Nella raccolta poetica di Sara Quattrocchi, ritroviamo una
ricercata eleganza di stile che si stempra in un verso dall’apparente
semplicità. Guarda indietro nel tempo, a passeggio tra vie e
ricordi, tra sentimenti e affetti, che divengono protagonisti di
componimenti brevi, ma ben strutturati. E’ una ricerca di se stessa
quella che l’autrice svela in un percorso poetico, man mano più
convinto, che la porta però, a cercare oltre se stessa, per valicare il
muro che dall’individuale scrittura, la conduce a una naturale
condivisione con il lettore. L’amore, visto nel senso più ampio e
completo del termine è il tema portante, un amore vivo, palpitante, a
tratti dolente. Lo ritroviamo fin dal titolo “Tu che m’hai preso il
cuor”, che ricorda una nota canzone, tra la nostalgia e una velata
malinconia.
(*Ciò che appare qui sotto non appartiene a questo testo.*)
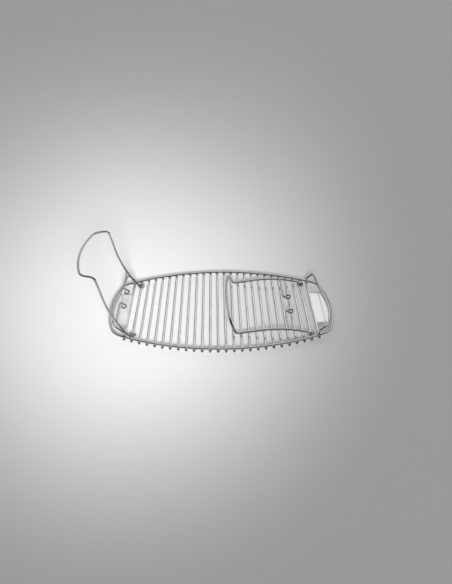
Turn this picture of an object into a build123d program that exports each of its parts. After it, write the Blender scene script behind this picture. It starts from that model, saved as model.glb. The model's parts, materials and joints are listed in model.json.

E, in questo dialogo con l’amore, il verso con la sua
musicalità, si sostituisce a ciò che è stato, divenendone rivelatore
attento in liriche necessarie all’autrice per soddisfare un’urgenza del
dire che diviene rispettoso pensiero manifesto. E’ al suo esordio la
poetessa acese, ma in lei è già presente un impegno serio, frutto di uno
studio che si lega all’emozione del momento, al fiorire dell’attimo,
all’acutezza del suo sguardo, sguardo che osserva la vita, in quella
bellezza che diviene essa stessa poesia tra il barocco e i colori
dell’Etna, fra la realtà e la fantasia.